### Raw data:

(begin)

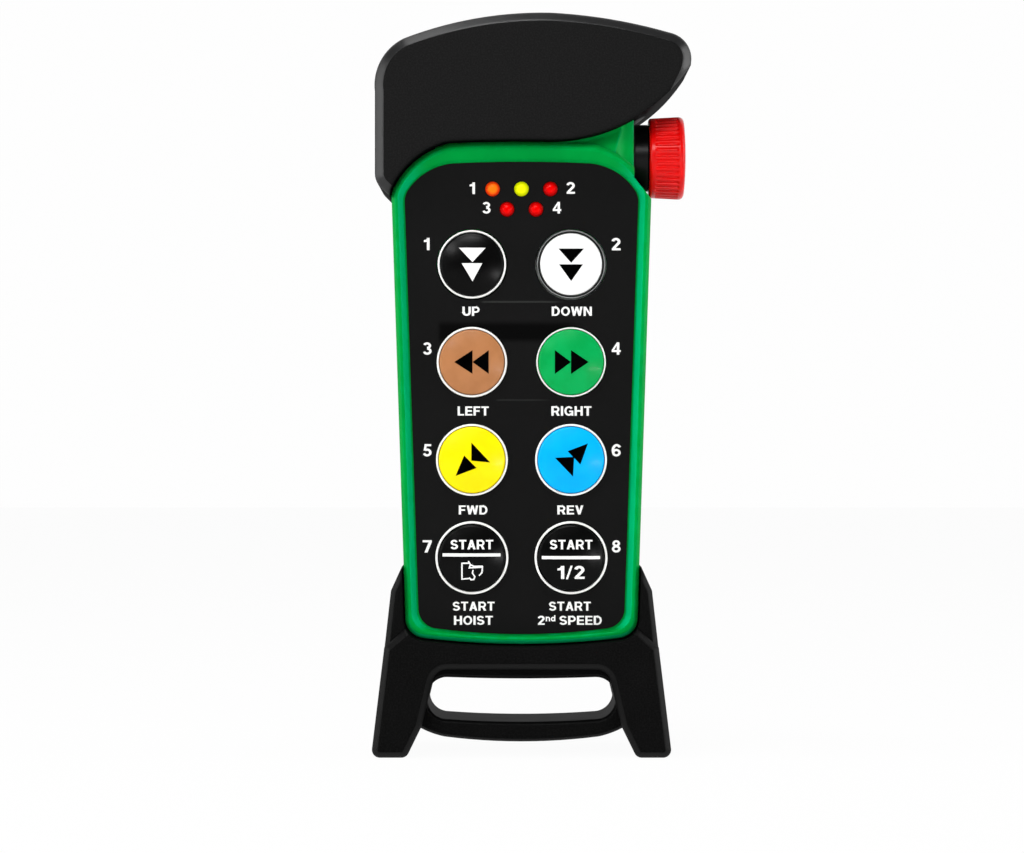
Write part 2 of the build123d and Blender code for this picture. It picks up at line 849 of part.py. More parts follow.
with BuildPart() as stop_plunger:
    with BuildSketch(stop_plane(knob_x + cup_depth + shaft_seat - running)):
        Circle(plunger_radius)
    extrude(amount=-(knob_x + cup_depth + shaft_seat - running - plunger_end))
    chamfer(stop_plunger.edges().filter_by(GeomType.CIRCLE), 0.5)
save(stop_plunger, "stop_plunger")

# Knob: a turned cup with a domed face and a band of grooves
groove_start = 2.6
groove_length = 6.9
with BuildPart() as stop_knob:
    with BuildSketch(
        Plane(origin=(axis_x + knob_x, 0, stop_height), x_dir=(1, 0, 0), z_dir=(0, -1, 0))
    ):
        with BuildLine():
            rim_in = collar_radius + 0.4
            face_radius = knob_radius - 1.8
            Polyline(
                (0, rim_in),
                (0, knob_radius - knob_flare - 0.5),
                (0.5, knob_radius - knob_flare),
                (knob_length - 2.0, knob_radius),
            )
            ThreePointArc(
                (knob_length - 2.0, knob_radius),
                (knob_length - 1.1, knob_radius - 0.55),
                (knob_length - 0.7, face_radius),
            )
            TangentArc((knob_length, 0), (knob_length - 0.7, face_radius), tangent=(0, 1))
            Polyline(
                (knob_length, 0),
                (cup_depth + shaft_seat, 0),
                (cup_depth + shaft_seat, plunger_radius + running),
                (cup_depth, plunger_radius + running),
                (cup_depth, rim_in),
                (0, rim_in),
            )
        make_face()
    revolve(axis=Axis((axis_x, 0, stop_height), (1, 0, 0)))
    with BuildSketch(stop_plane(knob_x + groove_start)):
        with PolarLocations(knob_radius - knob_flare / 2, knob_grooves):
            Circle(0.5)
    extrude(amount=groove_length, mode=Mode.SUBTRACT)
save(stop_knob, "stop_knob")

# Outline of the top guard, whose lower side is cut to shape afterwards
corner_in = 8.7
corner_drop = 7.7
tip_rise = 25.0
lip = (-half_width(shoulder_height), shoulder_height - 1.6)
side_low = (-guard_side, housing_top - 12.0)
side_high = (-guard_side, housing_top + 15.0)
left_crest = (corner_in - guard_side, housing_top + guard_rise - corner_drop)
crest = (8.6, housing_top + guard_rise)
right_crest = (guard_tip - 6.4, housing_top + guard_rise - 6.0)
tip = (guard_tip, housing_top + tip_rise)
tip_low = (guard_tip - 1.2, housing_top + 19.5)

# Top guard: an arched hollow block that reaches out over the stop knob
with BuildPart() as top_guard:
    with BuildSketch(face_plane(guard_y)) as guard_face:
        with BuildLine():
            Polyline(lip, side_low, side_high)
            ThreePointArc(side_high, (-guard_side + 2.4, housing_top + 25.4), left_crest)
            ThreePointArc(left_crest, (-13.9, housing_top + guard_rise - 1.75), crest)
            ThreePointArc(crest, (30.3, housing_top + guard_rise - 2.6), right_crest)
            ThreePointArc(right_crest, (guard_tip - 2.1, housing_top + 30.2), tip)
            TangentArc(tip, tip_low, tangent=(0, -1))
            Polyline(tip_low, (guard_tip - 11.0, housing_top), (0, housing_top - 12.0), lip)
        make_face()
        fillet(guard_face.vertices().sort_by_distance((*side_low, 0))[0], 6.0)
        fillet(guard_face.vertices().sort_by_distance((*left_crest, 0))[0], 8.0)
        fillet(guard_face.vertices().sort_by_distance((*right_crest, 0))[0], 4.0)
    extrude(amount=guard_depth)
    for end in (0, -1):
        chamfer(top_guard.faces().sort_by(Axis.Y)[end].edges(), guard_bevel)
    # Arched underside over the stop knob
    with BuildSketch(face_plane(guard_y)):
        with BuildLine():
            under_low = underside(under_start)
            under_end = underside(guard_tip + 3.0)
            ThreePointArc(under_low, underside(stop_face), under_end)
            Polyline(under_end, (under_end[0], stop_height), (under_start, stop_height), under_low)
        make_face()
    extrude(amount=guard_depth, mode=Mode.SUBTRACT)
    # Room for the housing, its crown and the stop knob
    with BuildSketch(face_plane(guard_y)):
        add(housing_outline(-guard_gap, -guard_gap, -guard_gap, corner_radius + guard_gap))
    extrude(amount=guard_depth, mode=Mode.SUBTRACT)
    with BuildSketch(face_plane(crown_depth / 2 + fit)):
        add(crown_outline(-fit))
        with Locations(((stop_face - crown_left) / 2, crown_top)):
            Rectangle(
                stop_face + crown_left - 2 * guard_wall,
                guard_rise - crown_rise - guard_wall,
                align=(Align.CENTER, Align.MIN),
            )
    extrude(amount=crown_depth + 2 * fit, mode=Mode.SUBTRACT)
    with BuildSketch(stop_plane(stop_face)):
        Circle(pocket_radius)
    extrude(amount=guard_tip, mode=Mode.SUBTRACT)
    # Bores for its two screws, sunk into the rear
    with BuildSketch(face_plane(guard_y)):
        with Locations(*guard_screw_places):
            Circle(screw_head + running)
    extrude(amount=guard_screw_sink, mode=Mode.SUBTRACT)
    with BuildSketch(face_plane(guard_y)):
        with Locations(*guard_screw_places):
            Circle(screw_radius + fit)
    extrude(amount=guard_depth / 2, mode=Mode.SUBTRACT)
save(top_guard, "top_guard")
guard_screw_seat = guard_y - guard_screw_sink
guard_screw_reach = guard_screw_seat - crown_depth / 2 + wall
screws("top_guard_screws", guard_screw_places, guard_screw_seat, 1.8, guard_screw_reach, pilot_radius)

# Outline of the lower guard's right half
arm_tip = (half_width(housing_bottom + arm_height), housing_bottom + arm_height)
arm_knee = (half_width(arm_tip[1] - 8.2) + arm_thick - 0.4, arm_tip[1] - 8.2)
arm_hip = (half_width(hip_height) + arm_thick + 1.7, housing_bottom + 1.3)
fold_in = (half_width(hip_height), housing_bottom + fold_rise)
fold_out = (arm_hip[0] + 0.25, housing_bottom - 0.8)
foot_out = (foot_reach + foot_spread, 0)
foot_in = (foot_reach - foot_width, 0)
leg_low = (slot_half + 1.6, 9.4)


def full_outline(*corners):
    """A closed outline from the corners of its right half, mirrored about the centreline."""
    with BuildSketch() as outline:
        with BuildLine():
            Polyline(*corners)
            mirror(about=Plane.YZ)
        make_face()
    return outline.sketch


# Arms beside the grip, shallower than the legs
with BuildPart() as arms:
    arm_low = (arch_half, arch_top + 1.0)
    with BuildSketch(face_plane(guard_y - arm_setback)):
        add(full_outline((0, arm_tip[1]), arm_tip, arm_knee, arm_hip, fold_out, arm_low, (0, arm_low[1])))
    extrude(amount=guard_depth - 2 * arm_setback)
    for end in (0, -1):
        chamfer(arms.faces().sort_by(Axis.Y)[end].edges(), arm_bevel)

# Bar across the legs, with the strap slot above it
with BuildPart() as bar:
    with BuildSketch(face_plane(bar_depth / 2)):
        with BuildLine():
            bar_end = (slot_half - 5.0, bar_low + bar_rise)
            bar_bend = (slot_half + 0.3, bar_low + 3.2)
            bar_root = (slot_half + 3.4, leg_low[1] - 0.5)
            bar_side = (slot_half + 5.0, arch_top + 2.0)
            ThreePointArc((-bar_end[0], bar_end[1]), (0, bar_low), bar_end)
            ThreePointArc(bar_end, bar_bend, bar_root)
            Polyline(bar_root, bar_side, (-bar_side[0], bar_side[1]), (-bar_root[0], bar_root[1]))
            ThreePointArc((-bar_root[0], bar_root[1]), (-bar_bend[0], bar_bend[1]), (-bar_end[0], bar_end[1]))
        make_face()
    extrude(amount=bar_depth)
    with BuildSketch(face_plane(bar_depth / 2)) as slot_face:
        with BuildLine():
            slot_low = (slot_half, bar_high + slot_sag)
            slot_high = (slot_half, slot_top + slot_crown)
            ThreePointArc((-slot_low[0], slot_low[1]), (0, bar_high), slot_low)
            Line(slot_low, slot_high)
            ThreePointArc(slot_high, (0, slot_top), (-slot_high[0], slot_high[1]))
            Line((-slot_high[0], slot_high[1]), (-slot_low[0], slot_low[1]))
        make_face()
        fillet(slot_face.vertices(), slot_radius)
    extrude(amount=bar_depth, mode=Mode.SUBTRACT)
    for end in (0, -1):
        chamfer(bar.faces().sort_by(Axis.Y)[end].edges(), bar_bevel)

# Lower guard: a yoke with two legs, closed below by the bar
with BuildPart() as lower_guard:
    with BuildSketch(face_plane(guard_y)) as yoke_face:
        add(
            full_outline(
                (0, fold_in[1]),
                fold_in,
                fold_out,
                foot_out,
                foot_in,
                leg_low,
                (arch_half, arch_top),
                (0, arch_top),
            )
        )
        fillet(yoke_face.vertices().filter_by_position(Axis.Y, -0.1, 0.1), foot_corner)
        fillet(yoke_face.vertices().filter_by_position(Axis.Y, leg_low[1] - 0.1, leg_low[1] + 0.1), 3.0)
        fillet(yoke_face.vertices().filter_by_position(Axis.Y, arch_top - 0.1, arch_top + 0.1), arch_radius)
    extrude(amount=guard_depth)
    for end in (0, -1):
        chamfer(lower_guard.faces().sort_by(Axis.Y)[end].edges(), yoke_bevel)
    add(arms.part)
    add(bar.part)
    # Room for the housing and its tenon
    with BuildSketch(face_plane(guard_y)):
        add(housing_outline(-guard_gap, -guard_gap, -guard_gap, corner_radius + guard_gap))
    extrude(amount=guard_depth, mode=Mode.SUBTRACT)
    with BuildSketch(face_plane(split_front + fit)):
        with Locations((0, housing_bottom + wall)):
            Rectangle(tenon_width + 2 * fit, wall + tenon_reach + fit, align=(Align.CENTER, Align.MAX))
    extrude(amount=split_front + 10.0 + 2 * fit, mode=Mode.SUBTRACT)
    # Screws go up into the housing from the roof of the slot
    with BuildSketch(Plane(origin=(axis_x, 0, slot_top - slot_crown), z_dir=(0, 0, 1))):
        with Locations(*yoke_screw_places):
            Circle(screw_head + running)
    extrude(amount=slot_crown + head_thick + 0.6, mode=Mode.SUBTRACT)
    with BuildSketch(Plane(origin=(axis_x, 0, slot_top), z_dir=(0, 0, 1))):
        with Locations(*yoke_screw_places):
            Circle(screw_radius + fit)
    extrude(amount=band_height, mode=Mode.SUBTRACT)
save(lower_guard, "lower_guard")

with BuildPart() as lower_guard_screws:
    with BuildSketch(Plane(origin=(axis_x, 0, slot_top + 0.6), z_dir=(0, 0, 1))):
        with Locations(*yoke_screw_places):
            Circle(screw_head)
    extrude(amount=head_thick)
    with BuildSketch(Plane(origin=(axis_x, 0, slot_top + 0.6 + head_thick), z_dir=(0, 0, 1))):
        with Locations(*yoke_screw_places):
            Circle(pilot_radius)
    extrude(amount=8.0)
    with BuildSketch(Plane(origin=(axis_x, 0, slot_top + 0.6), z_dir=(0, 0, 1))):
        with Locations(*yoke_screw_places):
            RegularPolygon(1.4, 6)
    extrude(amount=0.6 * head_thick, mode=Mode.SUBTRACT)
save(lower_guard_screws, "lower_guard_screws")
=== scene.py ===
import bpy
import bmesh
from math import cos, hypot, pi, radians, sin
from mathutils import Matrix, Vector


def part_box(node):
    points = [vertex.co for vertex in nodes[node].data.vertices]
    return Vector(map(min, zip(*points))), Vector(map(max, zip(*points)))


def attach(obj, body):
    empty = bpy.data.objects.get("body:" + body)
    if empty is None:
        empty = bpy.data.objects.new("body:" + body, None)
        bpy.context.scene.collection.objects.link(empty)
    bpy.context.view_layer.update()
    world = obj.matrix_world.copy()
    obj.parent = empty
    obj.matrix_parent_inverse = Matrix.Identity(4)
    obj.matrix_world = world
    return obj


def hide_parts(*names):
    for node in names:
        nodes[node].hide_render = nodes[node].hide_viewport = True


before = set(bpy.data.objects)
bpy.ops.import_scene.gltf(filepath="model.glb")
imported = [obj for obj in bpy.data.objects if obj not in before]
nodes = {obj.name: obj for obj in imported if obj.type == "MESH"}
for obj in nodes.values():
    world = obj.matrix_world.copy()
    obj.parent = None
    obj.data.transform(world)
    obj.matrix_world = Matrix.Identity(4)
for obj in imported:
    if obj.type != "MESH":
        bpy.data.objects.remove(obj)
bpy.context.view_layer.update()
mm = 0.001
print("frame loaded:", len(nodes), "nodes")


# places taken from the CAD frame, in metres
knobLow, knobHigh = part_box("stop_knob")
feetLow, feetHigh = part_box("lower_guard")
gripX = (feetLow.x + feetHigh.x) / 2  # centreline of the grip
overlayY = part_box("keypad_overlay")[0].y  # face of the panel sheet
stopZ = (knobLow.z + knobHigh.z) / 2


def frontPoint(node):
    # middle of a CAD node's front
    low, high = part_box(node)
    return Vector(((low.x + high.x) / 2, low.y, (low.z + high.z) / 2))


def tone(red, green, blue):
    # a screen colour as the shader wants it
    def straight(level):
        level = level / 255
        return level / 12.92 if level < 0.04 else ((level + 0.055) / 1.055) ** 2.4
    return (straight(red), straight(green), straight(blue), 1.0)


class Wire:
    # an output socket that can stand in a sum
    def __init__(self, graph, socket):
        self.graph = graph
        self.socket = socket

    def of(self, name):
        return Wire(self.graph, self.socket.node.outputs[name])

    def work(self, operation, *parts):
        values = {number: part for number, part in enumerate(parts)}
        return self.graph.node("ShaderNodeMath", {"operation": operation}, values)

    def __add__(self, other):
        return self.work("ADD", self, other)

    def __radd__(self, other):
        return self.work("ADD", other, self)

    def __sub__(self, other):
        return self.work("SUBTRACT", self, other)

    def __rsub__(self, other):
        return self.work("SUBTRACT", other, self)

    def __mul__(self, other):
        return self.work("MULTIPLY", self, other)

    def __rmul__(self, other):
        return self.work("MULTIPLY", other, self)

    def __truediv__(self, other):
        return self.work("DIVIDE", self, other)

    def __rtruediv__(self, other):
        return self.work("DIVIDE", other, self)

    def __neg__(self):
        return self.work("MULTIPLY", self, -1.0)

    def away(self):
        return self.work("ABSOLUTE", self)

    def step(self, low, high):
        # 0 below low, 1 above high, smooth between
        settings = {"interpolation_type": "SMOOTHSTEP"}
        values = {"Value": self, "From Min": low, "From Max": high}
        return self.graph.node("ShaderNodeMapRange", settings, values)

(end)

Beginning with the line that contains "extrude(amount=band_height, mode=Mode.SUBTRACT)" and ending with the line that contains "obj.parent = empty", repeat exactly those lines and no others.

    extrude(amount=band_height, mode=Mode.SUBTRACT)
save(lower_guard, "lower_guard")

with BuildPart() as lower_guard_screws:
    with BuildSketch(Plane(origin=(axis_x, 0, slot_top + 0.6), z_dir=(0, 0, 1))):
        with Locations(*yoke_screw_places):
            Circle(screw_head)
    extrude(amount=head_thick)
    with BuildSketch(Plane(origin=(axis_x, 0, slot_top + 0.6 + head_thick), z_dir=(0, 0, 1))):
        with Locations(*yoke_screw_places):
            Circle(pilot_radius)
    extrude(amount=8.0)
    with BuildSketch(Plane(origin=(axis_x, 0, slot_top + 0.6), z_dir=(0, 0, 1))):
        with Locations(*yoke_screw_places):
            RegularPolygon(1.4, 6)
    extrude(amount=0.6 * head_thick, mode=Mode.SUBTRACT)
save(lower_guard_screws, "lower_guard_screws")
=== scene.py ===
import bpy
import bmesh
from math import cos, hypot, pi, radians, sin
from mathutils import Matrix, Vector


def part_box(node):
    points = [vertex.co for vertex in nodes[node].data.vertices]
    return Vector(map(min, zip(*points))), Vector(map(max, zip(*points)))


def attach(obj, body):
    empty = bpy.data.objects.get("body:" + body)
    if empty is None:
        empty = bpy.data.objects.new("body:" + body, None)
        bpy.context.scene.collection.objects.link(empty)
    bpy.context.view_layer.update()
    world = obj.matrix_world.copy()
    obj.parent = empty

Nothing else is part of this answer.